— BEGIN Data to process —
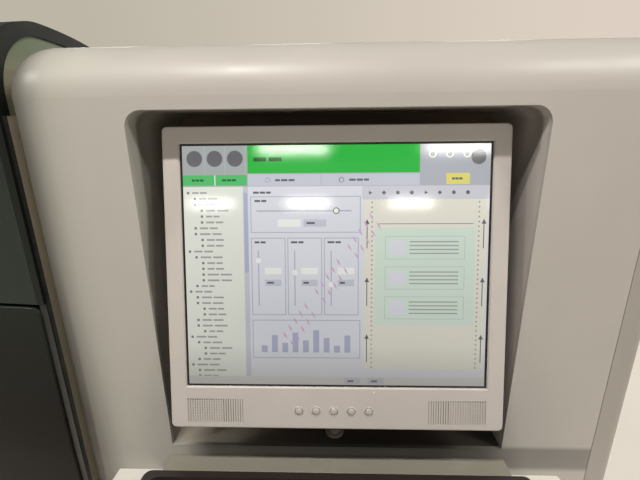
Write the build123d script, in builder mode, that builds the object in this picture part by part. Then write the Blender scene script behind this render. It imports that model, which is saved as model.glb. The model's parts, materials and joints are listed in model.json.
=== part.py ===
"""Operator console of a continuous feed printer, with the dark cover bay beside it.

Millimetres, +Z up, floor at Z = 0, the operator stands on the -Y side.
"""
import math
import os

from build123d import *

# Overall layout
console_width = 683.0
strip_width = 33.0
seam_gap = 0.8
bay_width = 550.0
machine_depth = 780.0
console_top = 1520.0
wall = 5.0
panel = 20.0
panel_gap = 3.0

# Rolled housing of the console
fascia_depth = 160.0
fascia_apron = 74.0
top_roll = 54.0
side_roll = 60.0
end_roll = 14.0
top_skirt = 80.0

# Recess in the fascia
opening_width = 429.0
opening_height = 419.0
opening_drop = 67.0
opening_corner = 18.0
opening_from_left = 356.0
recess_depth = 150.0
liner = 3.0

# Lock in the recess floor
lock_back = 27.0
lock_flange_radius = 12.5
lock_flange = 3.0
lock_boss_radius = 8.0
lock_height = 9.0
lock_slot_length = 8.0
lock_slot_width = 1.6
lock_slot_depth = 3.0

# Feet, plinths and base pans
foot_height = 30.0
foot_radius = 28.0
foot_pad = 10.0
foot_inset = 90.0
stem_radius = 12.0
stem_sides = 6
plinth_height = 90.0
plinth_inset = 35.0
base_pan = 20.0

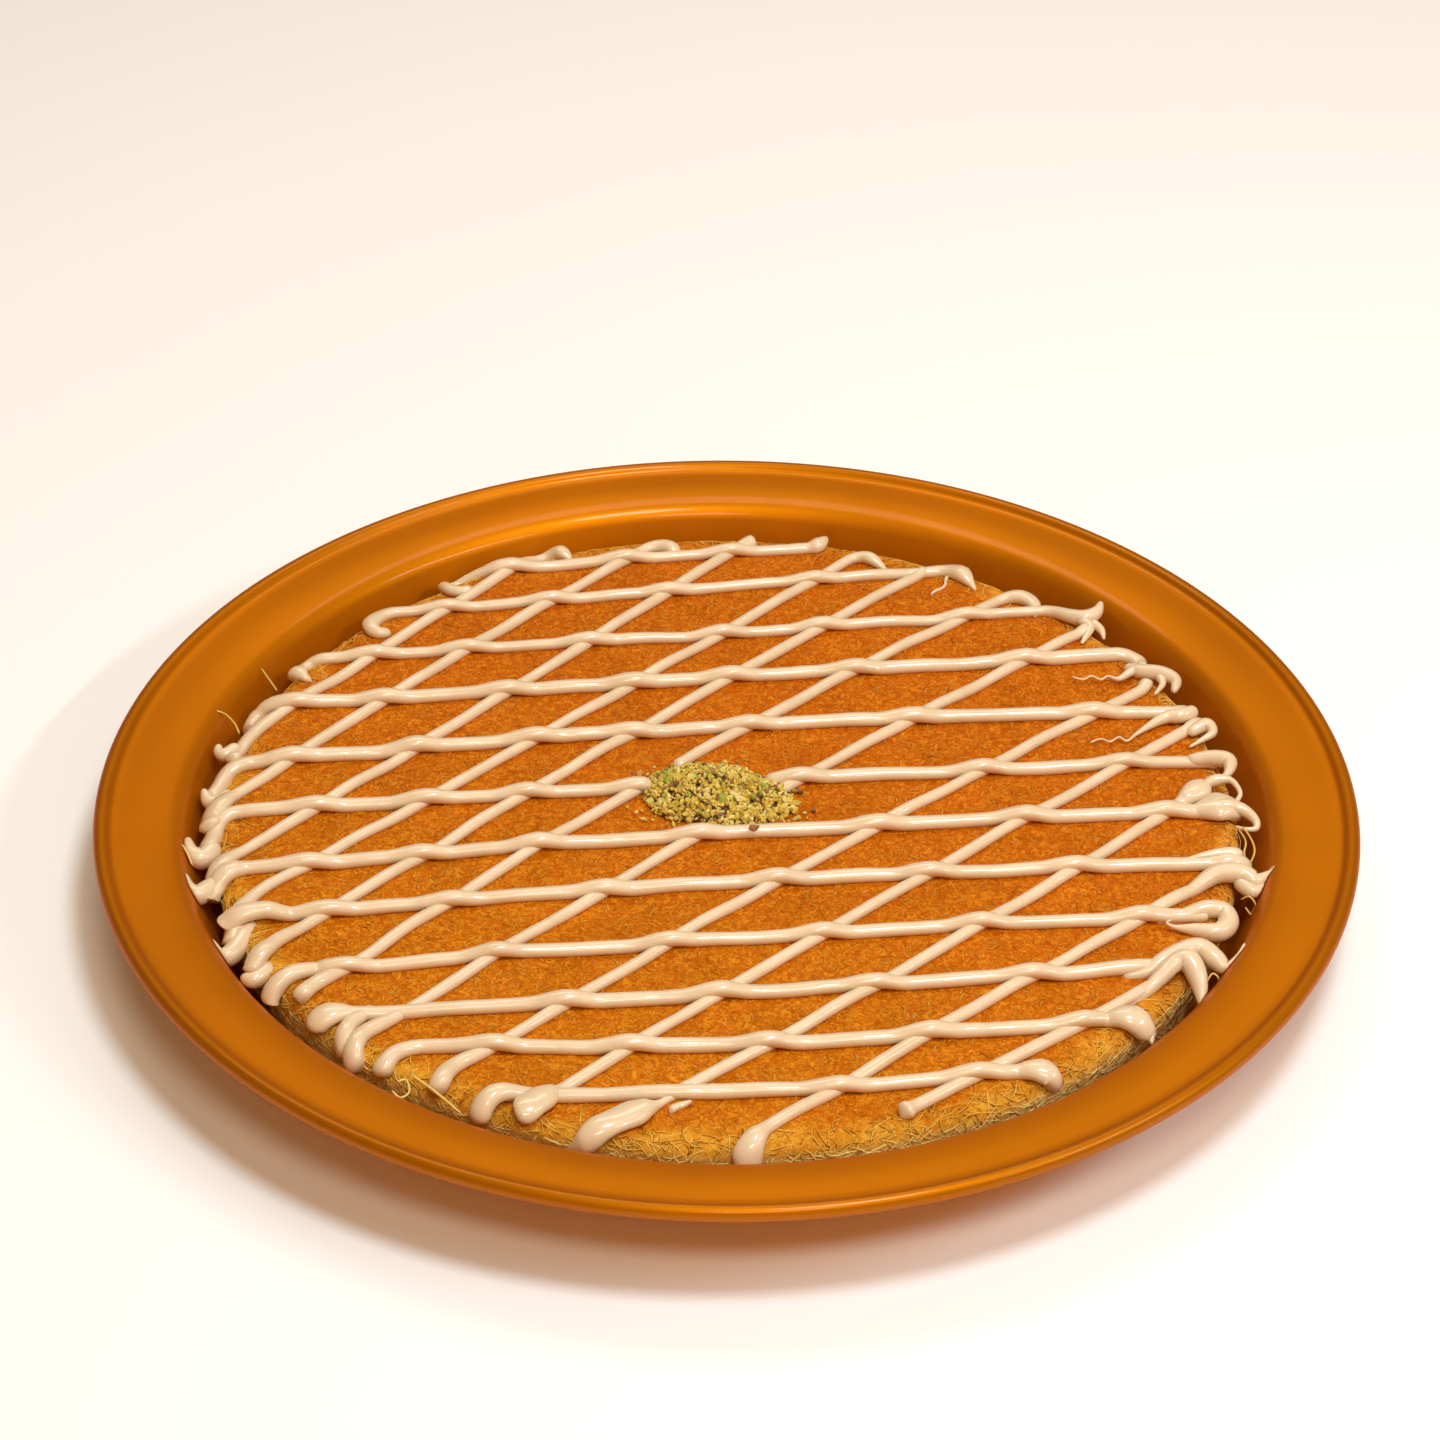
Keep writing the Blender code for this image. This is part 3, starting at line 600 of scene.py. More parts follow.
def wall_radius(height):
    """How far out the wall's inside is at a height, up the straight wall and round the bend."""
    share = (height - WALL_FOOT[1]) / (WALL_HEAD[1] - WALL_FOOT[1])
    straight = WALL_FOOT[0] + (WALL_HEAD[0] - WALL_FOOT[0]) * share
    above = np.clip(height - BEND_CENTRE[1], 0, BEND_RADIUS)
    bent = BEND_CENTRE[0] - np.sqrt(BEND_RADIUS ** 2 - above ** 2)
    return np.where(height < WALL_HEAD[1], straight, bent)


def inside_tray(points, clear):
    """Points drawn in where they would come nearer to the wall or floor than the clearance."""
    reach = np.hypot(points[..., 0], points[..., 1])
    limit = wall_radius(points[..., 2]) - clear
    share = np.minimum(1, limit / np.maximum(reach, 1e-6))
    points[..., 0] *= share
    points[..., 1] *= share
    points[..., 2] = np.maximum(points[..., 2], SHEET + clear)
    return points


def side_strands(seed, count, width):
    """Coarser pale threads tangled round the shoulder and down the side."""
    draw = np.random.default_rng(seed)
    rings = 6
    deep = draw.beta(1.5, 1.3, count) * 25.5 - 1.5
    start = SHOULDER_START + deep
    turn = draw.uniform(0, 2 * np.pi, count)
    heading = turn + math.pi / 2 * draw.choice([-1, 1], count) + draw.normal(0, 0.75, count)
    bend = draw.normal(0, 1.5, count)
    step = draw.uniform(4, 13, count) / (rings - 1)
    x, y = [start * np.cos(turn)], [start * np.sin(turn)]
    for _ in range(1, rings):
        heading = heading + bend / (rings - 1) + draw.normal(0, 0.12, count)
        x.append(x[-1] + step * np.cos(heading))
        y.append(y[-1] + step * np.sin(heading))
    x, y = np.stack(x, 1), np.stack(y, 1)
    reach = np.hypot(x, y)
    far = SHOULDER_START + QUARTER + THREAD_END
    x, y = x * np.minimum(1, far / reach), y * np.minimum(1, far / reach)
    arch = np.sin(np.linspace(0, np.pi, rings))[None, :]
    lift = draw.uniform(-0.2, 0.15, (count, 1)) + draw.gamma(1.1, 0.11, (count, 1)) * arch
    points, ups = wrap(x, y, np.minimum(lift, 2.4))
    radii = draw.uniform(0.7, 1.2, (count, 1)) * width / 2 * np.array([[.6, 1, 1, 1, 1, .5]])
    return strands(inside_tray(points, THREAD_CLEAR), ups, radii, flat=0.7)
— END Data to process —
**Task brief:** Make an exact copy of the listing, including every line.

**Worked answer:**
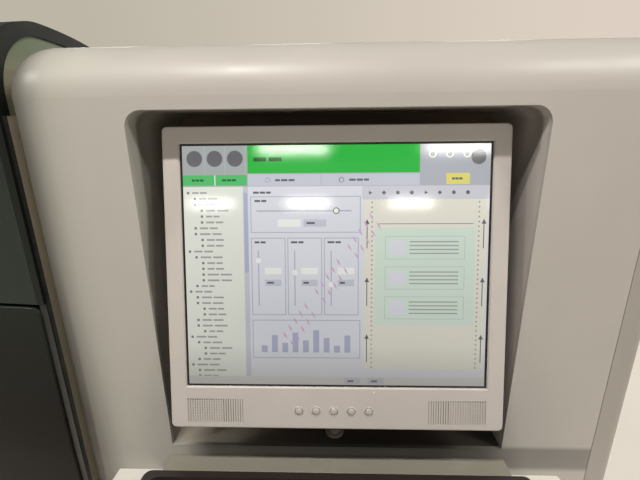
Write the build123d script, in builder mode, that builds the object in this picture part by part. Then write the Blender scene script behind this render. It imports that model, which is saved as model.glb. The model's parts, materials and joints are listed in model.json.
=== part.py ===
"""Operator console of a continuous feed printer, with the dark cover bay beside it.

Millimetres, +Z up, floor at Z = 0, the operator stands on the -Y side.
"""
import math
import os

from build123d import *

# Overall layout
console_width = 683.0
strip_width = 33.0
seam_gap = 0.8
bay_width = 550.0
machine_depth = 780.0
console_top = 1520.0
wall = 5.0
panel = 20.0
panel_gap = 3.0

# Rolled housing of the console
fascia_depth = 160.0
fascia_apron = 74.0
top_roll = 54.0
side_roll = 60.0
end_roll = 14.0
top_skirt = 80.0

# Recess in the fascia
opening_width = 429.0
opening_height = 419.0
opening_drop = 67.0
opening_corner = 18.0
opening_from_left = 356.0
recess_depth = 150.0
liner = 3.0

# Lock in the recess floor
lock_back = 27.0
lock_flange_radius = 12.5
lock_flange = 3.0
lock_boss_radius = 8.0
lock_height = 9.0
lock_slot_length = 8.0
lock_slot_width = 1.6
lock_slot_depth = 3.0

# Feet, plinths and base pans
foot_height = 30.0
foot_radius = 28.0
foot_pad = 10.0
foot_inset = 90.0
stem_radius = 12.0
stem_sides = 6
plinth_height = 90.0
plinth_inset = 35.0
base_pan = 20.0

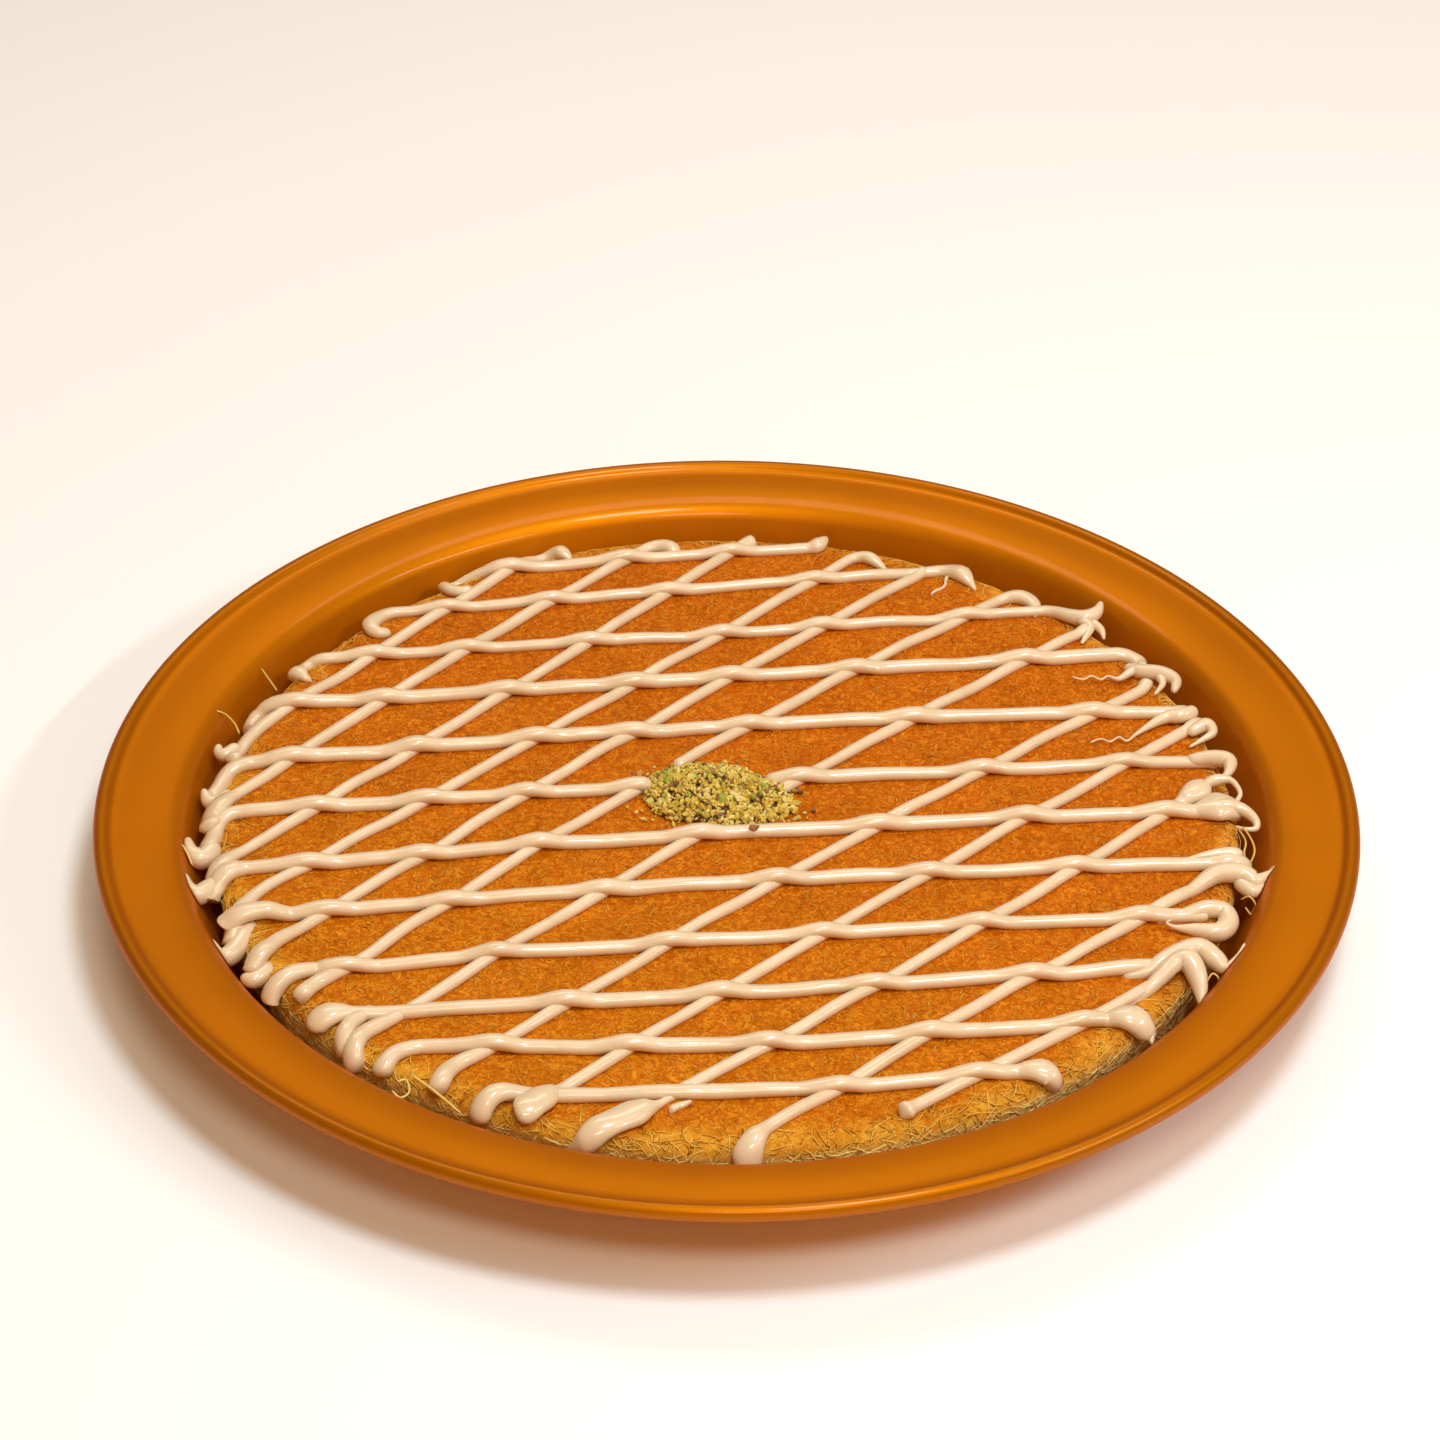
Keep writing the Blender code for this image. This is part 3, starting at line 600 of scene.py. More parts follow.
def wall_radius(height):
    """How far out the wall's inside is at a height, up the straight wall and round the bend."""
    share = (height - WALL_FOOT[1]) / (WALL_HEAD[1] - WALL_FOOT[1])
    straight = WALL_FOOT[0] + (WALL_HEAD[0] - WALL_FOOT[0]) * share
    above = np.clip(height - BEND_CENTRE[1], 0, BEND_RADIUS)
    bent = BEND_CENTRE[0] - np.sqrt(BEND_RADIUS ** 2 - above ** 2)
    return np.where(height < WALL_HEAD[1], straight, bent)


def inside_tray(points, clear):
    """Points drawn in where they would come nearer to the wall or floor than the clearance."""
    reach = np.hypot(points[..., 0], points[..., 1])
    limit = wall_radius(points[..., 2]) - clear
    share = np.minimum(1, limit / np.maximum(reach, 1e-6))
    points[..., 0] *= share
    points[..., 1] *= share
    points[..., 2] = np.maximum(points[..., 2], SHEET + clear)
    return points


def side_strands(seed, count, width):
    """Coarser pale threads tangled round the shoulder and down the side."""
    draw = np.random.default_rng(seed)
    rings = 6
    deep = draw.beta(1.5, 1.3, count) * 25.5 - 1.5
    start = SHOULDER_START + deep
    turn = draw.uniform(0, 2 * np.pi, count)
    heading = turn + math.pi / 2 * draw.choice([-1, 1], count) + draw.normal(0, 0.75, count)
    bend = draw.normal(0, 1.5, count)
    step = draw.uniform(4, 13, count) / (rings - 1)
    x, y = [start * np.cos(turn)], [start * np.sin(turn)]
    for _ in range(1, rings):
        heading = heading + bend / (rings - 1) + draw.normal(0, 0.12, count)
        x.append(x[-1] + step * np.cos(heading))
        y.append(y[-1] + step * np.sin(heading))
    x, y = np.stack(x, 1), np.stack(y, 1)
    reach = np.hypot(x, y)
    far = SHOULDER_START + QUARTER + THREAD_END
    x, y = x * np.minimum(1, far / reach), y * np.minimum(1, far / reach)
    arch = np.sin(np.linspace(0, np.pi, rings))[None, :]
    lift = draw.uniform(-0.2, 0.15, (count, 1)) + draw.gamma(1.1, 0.11, (count, 1)) * arch
    points, ups = wrap(x, y, np.minimum(lift, 2.4))
    radii = draw.uniform(0.7, 1.2, (count, 1)) * width / 2 * np.array([[.6, 1, 1, 1, 1, .5]])
    return strands(inside_tray(points, THREAD_CLEAR), ups, radii, flat=0.7)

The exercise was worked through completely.